**EXERCISE:**
Scan the data for "frame" and copy the lines it appears in.

**GIVEN RECORDS:**
- - -

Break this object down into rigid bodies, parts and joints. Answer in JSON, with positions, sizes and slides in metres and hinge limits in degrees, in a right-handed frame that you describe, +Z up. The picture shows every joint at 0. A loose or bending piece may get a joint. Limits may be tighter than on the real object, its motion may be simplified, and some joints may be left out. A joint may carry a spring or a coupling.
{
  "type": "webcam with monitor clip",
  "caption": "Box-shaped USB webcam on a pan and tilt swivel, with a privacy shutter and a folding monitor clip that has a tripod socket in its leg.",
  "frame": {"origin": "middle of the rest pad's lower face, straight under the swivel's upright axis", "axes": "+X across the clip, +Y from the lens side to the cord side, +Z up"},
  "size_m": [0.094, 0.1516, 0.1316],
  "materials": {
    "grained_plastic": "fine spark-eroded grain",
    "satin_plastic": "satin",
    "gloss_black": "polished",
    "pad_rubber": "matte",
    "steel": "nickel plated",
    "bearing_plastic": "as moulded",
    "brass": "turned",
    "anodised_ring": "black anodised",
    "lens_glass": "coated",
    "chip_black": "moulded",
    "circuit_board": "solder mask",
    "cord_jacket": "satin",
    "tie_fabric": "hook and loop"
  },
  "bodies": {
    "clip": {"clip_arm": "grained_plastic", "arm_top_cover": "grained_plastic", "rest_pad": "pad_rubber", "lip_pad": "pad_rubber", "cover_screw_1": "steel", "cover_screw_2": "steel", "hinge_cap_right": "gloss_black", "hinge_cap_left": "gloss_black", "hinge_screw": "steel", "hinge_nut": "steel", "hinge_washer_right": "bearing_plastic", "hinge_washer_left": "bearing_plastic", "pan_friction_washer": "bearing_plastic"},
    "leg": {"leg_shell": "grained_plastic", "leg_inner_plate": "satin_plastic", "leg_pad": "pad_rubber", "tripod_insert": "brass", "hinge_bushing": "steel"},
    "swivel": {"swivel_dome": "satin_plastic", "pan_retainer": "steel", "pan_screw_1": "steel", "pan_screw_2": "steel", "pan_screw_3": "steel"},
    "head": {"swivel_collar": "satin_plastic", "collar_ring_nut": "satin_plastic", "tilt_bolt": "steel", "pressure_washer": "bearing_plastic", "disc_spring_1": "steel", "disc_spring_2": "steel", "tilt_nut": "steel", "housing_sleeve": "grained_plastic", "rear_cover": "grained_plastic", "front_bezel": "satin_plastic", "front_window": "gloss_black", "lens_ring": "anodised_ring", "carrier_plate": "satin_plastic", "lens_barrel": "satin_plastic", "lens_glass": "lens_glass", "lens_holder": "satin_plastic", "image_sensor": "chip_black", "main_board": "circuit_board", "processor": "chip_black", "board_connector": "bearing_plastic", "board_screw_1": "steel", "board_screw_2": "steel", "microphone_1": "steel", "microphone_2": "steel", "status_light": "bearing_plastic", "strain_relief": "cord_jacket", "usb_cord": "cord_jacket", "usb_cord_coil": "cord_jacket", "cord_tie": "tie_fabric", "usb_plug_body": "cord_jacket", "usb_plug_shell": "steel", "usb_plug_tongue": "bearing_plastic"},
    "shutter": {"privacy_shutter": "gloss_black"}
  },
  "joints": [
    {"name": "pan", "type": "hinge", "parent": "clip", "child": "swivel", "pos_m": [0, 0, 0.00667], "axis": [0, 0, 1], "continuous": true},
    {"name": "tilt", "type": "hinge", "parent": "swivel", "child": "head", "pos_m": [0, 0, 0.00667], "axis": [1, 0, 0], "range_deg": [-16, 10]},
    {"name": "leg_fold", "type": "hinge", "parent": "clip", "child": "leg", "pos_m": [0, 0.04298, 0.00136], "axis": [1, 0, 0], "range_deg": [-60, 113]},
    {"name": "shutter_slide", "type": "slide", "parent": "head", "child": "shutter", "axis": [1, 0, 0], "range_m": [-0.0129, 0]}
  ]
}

- - -

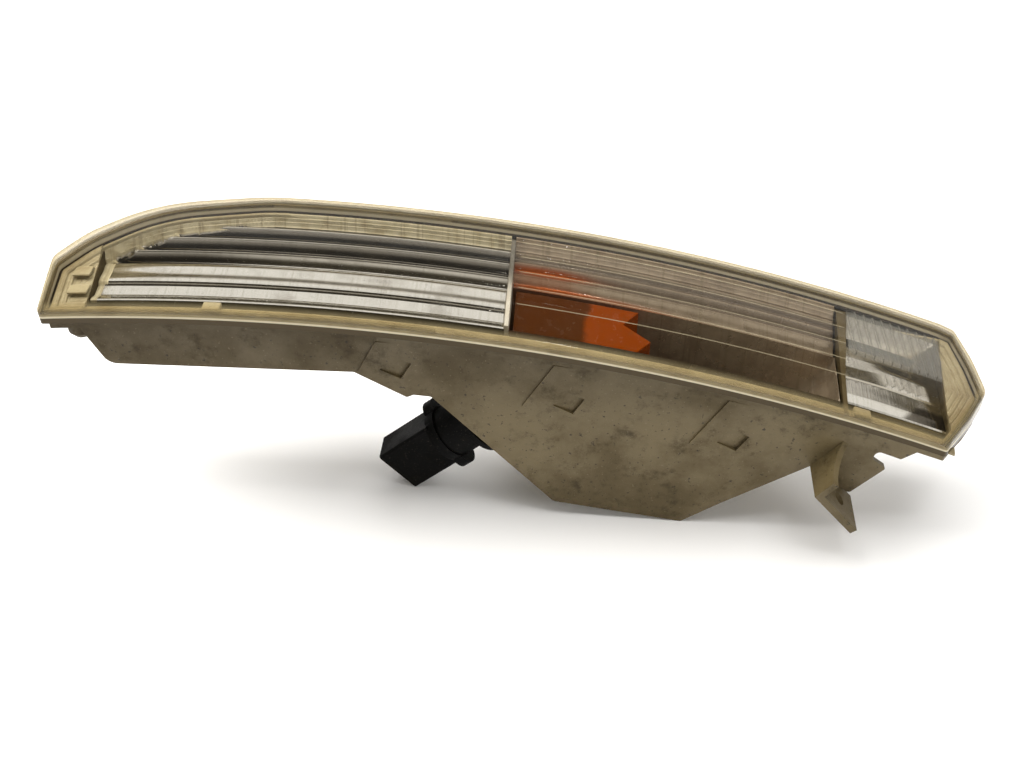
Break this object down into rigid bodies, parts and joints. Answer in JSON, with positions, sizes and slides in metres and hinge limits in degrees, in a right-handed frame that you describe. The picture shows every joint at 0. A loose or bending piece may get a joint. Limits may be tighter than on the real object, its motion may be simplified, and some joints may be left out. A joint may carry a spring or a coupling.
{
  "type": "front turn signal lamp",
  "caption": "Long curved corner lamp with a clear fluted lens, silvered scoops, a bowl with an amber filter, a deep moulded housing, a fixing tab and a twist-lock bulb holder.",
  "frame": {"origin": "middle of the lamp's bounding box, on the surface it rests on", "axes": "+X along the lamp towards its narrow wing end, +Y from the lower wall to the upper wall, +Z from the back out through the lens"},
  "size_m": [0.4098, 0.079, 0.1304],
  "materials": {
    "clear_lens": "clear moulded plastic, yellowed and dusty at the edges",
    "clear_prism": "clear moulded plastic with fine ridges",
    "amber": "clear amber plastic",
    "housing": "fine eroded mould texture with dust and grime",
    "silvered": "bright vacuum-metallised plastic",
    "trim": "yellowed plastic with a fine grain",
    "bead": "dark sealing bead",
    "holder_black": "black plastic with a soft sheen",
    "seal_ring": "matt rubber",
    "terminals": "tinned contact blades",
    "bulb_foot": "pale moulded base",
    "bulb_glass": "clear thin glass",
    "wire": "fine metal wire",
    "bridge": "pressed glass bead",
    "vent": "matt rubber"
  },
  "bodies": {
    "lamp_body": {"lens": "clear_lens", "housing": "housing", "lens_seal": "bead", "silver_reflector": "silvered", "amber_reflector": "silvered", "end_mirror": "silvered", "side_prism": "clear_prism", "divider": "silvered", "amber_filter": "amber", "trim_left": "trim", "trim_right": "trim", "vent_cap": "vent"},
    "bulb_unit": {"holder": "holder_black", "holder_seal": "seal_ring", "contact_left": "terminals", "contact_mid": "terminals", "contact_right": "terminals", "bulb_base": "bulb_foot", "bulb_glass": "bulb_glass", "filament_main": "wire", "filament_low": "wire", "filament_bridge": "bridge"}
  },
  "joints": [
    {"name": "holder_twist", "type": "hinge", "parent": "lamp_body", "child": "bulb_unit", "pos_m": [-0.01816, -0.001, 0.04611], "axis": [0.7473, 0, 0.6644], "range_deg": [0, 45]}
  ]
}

- - -

**TASK OUTPUT:**
Break this object down into rigid bodies, parts and joints. Answer in JSON, with positions, sizes and slides in metres and hinge limits in degrees, in a right-handed frame that you describe, +Z up. The picture shows every joint at 0. A loose or bending piece may get a joint. Limits may be tighter than on the real object, its motion may be simplified, and some joints may be left out. A joint may carry a spring or a coupling.
  "frame": {"origin": "middle of the rest pad's lower face, straight under the swivel's upright axis", "axes": "+X across the clip, +Y from the lens side to the cord side, +Z up"},
Break this object down into rigid bodies, parts and joints. Answer in JSON, with positions, sizes and slides in metres and hinge limits in degrees, in a right-handed frame that you describe. The picture shows every joint at 0. A loose or bending piece may get a joint. Limits may be tighter than on the real object, its motion may be simplified, and some joints may be left out. A joint may carry a spring or a coupling.
  "frame": {"origin": "middle of the lamp's bounding box, on the surface it rests on", "axes": "+X along the lamp towards its narrow wing end, +Y from the lower wall to the upper wall, +Z from the back out through the lens"},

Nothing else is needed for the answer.